Never run repair if there is another option, as data loss and transactional inconsistency will be the result. However, if you really have no other choice, or if extended downtime is more damaging to the business than data loss and it is faster to run repair than restore from backups, then it is a last resort option.
Running repair requires the database to be in
SINGLE_USER mode. After running any repair, you must run
DBCC CHECKDB again, as one of the repaired corruptions could have been masking other corruptions, or
DBCC CHECKDB may not have been able to repair all the corruptions.
In especially dire circumstances, when the transaction log is damaged, you may need to set the database to
EMERGENCY mode to access the transactionally-inconsistent data, and potentially run
EMERGENCY mode repair. I discuss this in a blog post here.
In the event that you're going to run a restore or repair operation, try to restore or repair the smallest possible amount of the database, to limit the downtime required. I have a lot more guidance on this in the Corruption and Disaster Recovery categories on my blog.
In my experience, three things cause corruption and they are, in increasing order of likelihood: SQL Server bugs, memory problems, and I/O subsystems.
In every release of SQL Server have been bugs that cause corruption. That's just a part of running a large, complex software system with many millions of lines of code. If you see a corruption message, I would do a Bing or Google search on the message text to see if anything turns up in a Knowledge Base article. If so, you may have found the root cause and need to install the latest Service Pack or Cumulative Update.
I described memory problems in the previous article so I won't repeat myself here. I would run memory diagnostics from the BIOS of the server to check for bad memory chips, and I'd look to see if the SQL Server error log reports any 832 errors. If there are no memory chip problems, but the memory-related corruption problems persist, then you will likely need to involve Product Support to help diagnose the issue; if the problem is a faulty driver, it may be very hard to track down on your own.
I/O subsystems are by far the largest causers of corruptions, accounting for more than 99.9% of all corruptions I've seen (and I've seen many thousands of cases). The "I/O subsystem" includes all the disks, RAID controllers, SAN controllers, HBAs, and the network (if applicable) hardware, drivers, firmware, and cabling, plus file-system filter drivers. That's a lot of potential for software bugs and faulty electronics.
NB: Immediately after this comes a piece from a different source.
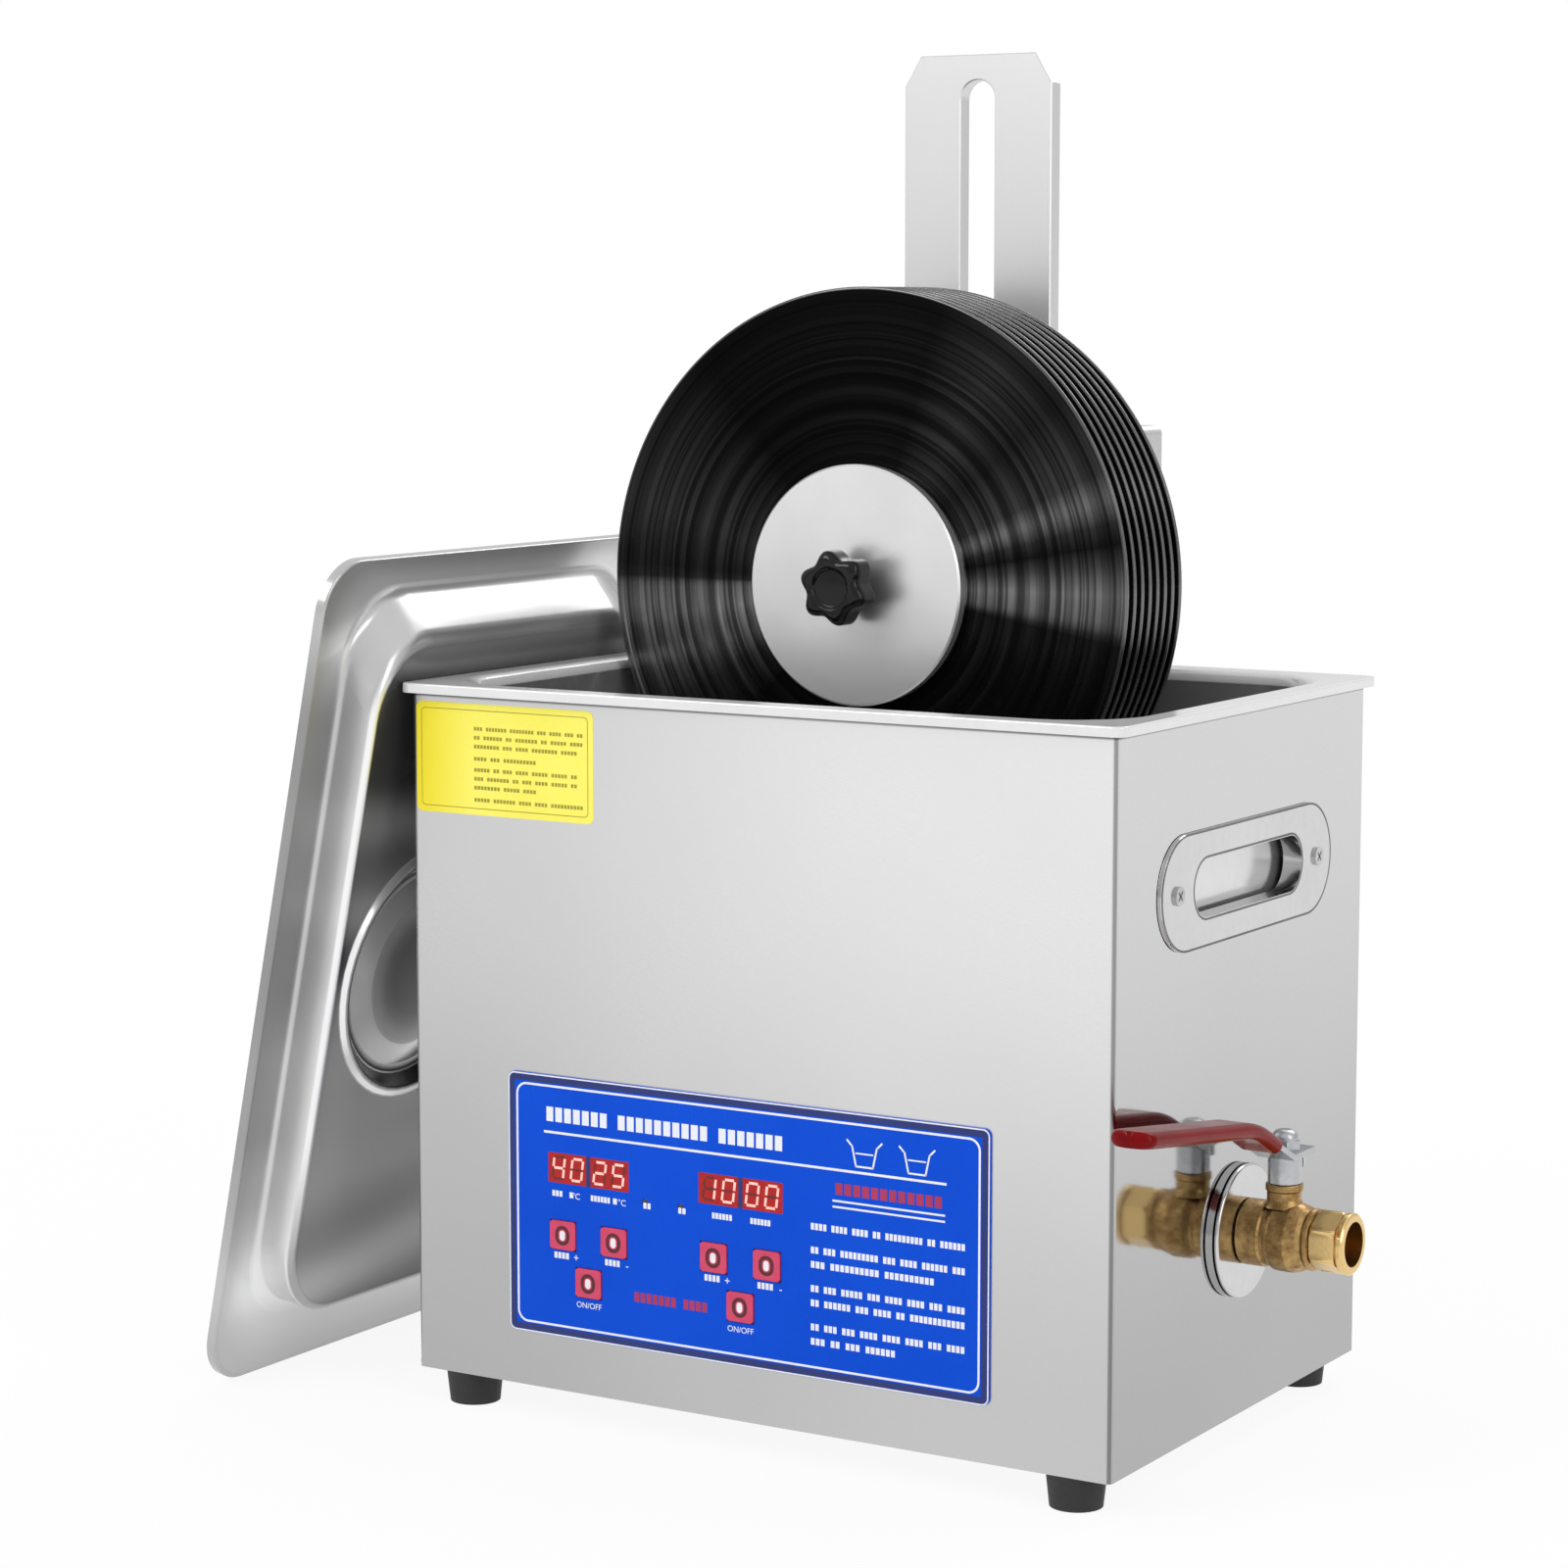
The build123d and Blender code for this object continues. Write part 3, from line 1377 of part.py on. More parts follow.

In the face of such problems, try the following:
- Look in the SQL Server error log and Windows event logs for I/O subsystem messages
- Run your vendor's I/O subsystem diagnostics
- Check for firmware and driver updates
- Run the free utility SQLIOSim, a Microsoft-provided tool to stress an I/O subsystem and expose any problems. See the second reply to this MSDN forum thread for several useful links.
Whatever the problem is, you need to correct it before it happens again, and corrupts some part of the data that means disaster recovery is even more problematic and takes even longer.
About the worst thing you can do when faced with corruption is turn immediately to the
REPAIR_ALLOW_DATA_LOSS option of
DBCC CHECKDB, and then just continue running your workload. Always take the time to evaluate your options and pick the one that is most appropriate for your business. Ideally, your organization has already devised and documented the appropriate procedures for each database in its disaster recovery handbook.
After recovering from the corruption, figure out why the corruption occurred in the first place and then rectify the problem so the corruption doesn't happen again. There's no excuse for experiencing corruption multiple times from the same source and doing nothing to identify the cause.
I'll end by saying this: if you think that corruption won't happen to you at some point in your career, I think you'll be surprised. Be prepared!